P.S. One thing I'm curious about; if you kill the Flood by killing it's food, that indicates it can starve. Following that logic, once the Flood consume everything in the galaxy, they would no longer have food and would starve themselves to death. That makes no sense; either way the Flood loses. Could somebody shed some light on this?
This is an interesting theory (first sentence), and one which I have tossed around my own head. We have no real clues (that I am aware of) as to the time frame of the rings' previous activation, though logically, it would have come before the appearance of sustained, sizeable multicellular life on Earth (and covenant planets within reach of the Halo blast radius).
There is an interesting possibility here, in that Bungie may be playing off of our own mysterious pre-history. We had a mass extinction of species at the end of the Paleozoic era, this preceding an explosive proliferation of multicellular species, where only a small number existed (and vanished) before. Scientists are still struggling to explain the mass extinction (meteor?) and the subsequent rapid rise to dominance of multicellular and developmentally advanced animal species. There are tons of fun possibilities in here for the ambitious science-fiction (game) writer.
In the Halo world, this mass extinction may well be linked to the activation of the rings, followed or preceded by seeding of Earth with the genetic material required to rapidly respeciate the planet. Hmmm...

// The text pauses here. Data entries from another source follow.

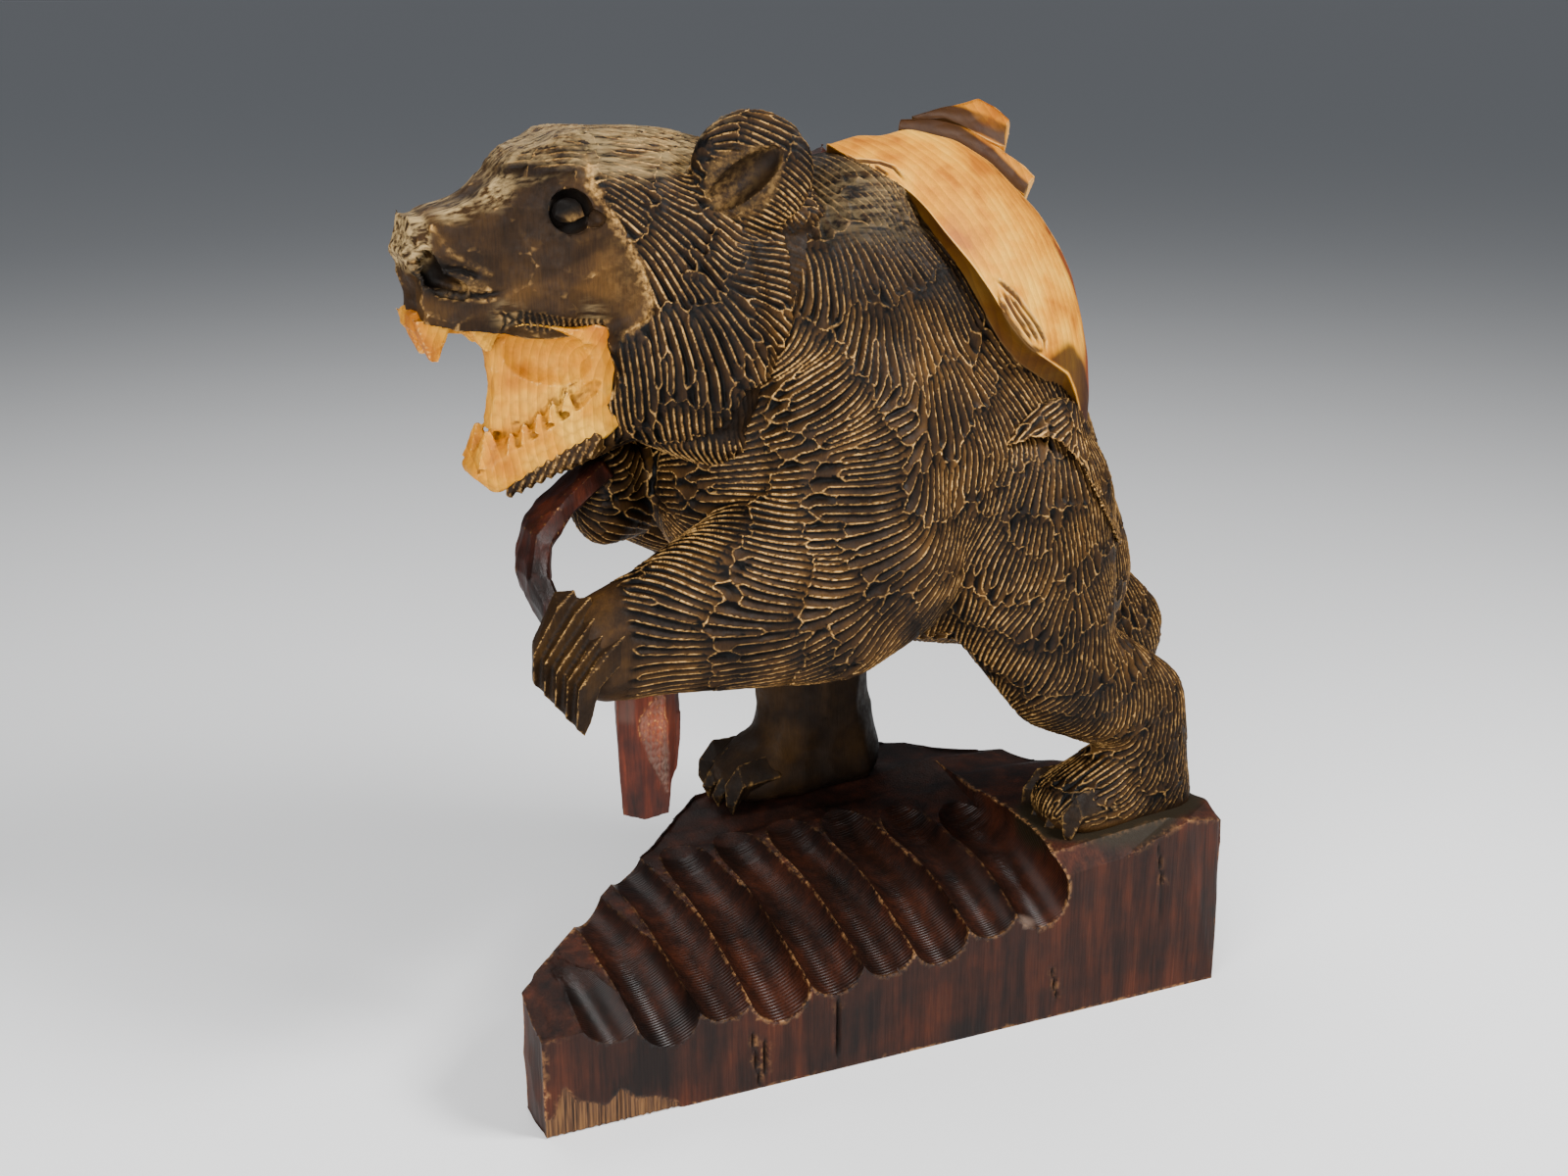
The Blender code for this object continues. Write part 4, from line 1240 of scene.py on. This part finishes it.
def shape_face(obj):
    """Cuts the planes, creases and folds of the face and marks where it is rubbed or bare, where it gets a
    painted grey sheen, and where it is black or lies in painted shade.
    """
    points = left_half(places(obj))
    x, y, z = points.T
    furry = head_furry(points)
    chisel(obj, 15, 2.2, 51, (1.5, 1, 1), smooth(1 - furry) * smooth((z - 335) / 5))
    pad = smooth((-188 - x) / 3) * smooth((z - 366) / 4)
    chisel(obj, 13, 1.3, 52, (1, 1, 1.2), pad)
    wing = from_line(points, ((-188, -19, 386), (-182, -22, 376), (-167, -26, 367)))[0]
    press(obj, -0.7 * smooth(1 - wing / 2.6))
    creases = incise(obj, on_both_sides(FACE_FOLDS), 3.4, 2.0)
    creases = np.maximum(creases, 0.8 * incise(obj, on_both_sides(LIP_CUTS), 2.4, 1.3))
    sharp = np.maximum(sharpness(obj), 0)
    ridge = smooth(1.25 - abs(behind_face(points)) / 1.7) * smooth((z - 338) / 6) * smooth((414 - z) / 6)
    ruff_edge = np.interp(z, *zip(*RUFF_EDGE))
    step = smooth((x - ruff_edge) / 1.6 + 0.5) * smooth((z - 288) / 8) * smooth((388 - z) / 8)
    step = step * smooth((30 + x) / -20 + 1.5)
    press(obj, RUFF_STEP * step)

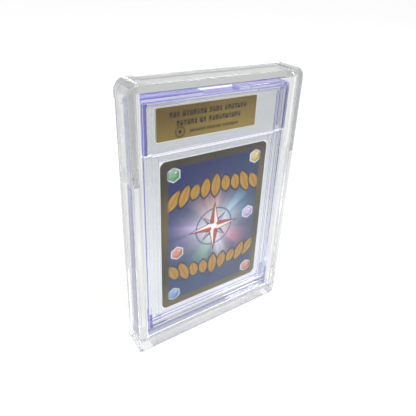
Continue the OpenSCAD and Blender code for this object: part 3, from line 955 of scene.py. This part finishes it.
# Light: an even white room, a little dimmer overhead, and two softboxes
studioLook = {
    "horizon": 1.0,
    "zenith": 0.9,
    "softboxes": {"leftSoftbox": ((-0.7, -0.5, 0.9), (0.3, 0.5), 2.0),   # place and size in m, watts
                  "rightSoftbox": ((0.8, -0.9, 0.9), (0.5, 0.3), 5.0)},
    "aim": (0, 0, 0.07),
}
world = bpy.data.worlds.new("studioAir")
world.use_nodes = True
world.node_tree.nodes.clear()
sky = addNode(world.node_tree, "ShaderNodeTexCoord")
split = addNode(world.node_tree, "ShaderNodeSeparateXYZ", {"Vector": sky.outputs["Generated"]})
level = addNode(world.node_tree, "ShaderNodeMapRange",
                {"Value": split.outputs["Z"], "From Min": 0.0, "From Max": 0.9,
                 "To Min": studioLook["horizon"], "To Max": studioLook["zenith"]})
air = addNode(world.node_tree, "ShaderNodeBackground",
              {"Color": "#ffffff", "Strength": level.outputs["Result"]})
addNode(world.node_tree, "ShaderNodeOutputWorld", {"Surface": air.outputs["Background"]})
bpy.context.scene.world = world
for name, (place, size, watts) in studioLook["softboxes"].items():
    data = bpy.data.lights.new(name, "AREA")
    data.shape = "RECTANGLE"
    data.size, data.size_y = size
    data.energy = watts
    lamp = bpy.data.objects.new(name, data)
    bpy.context.scene.collection.objects.link(lamp)
    lamp.location = place
    lamp.rotation_euler = (Vector(studioLook["aim"]) - Vector(place)).to_track_quat("-Z", "Y").to_euler()
print("light done")

# Camera, lengths in m, the lens in mm and the roll in degrees
cameraLook = {
    "place": (-0.1123, -0.1612, 0.1929),
    "aim": (0.0124, 0.0, 0.0853),
    "roll": 4.23,
    "lens": 37.04,
    "shift": (-0.0577, -0.0526),
    "clip": (0.005, 50),
    "bounces": 96,            # light that acrylic guides along a panel is thrown back and forth many times
}
cameraData = bpy.data.cameras.new("studioCamera")
cameraData.lens = cameraLook["lens"]
cameraData.sensor_width = 36.0
cameraData.clip_start, cameraData.clip_end = cameraLook["clip"]
cameraData.shift_x, cameraData.shift_y = cameraLook["shift"]
camera = bpy.data.objects.new("studioCamera", cameraData)
scene = bpy.context.scene
scene.collection.objects.link(camera)
heading = Vector(cameraLook["aim"]) - Vector(cameraLook["place"])
facing = heading.to_track_quat("-Z", "Y").to_matrix().to_4x4()
roll = Matrix.Rotation(math.radians(cameraLook["roll"]), 4, "Z")
camera.matrix_world = Matrix.Translation(cameraLook["place"]) @ facing @ roll
scene.camera = camera
scene.view_settings.view_transform = "Standard"
scene.cycles.max_bounces = cameraLook["bounces"]
scene.cycles.transmission_bounces = cameraLook["bounces"]
scene.cycles.glossy_bounces = cameraLook["bounces"]
scene.cycles.transparent_max_bounces = 16
print("camera done")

As for failing to destroy the flood through starvation, I don't see the problem, but then again, I'm an overly analytical biology geek. There are a number of proliferative parasitic species that consume massive numbers of hosts at utterly horrific rates. There are life forms that target specific insect species for egg laying, while the creature is still alive, and its young literally eat the critter alive from the inside out until they are able to wander off and repeat the process. Nature is just disgustingly unmerciful at times, and this is not pretty to watch.
The mechanism that prevents these parasites from causing their own extinction is the dispersal of hosts that results from thinning out host numbers with this activity and the activity of species that prey on the host species. The parasites' reproduction rate is drastically slowed by the inavailability of hosts, until the host population recuperates, falls under heavy parasitism again, and the cycle repeats. These are normal parasite-host population oscillations, which have been keeping real parasite species around for millenia. There's no reason this "reality" can't be transplanted into the world of Halo fiction.
Add to that an ability to exist in a state of dormancy (i.e. the little Flood bulbs on Halo), as many real creatures are able to do, and you have an extremely efficient parasitic species able to cope with its devastating effects on host populations, simply through its ability to go dormant while host populations recover - then the next mass-invasion begins again.
If that is the case, then the scary take home message is that the Flood are virtually unstoppable, unless a way is found to kill each and every Flood organism. MC has some serious Flood-whoopin' to do, or Bungie has another story arc to get going on.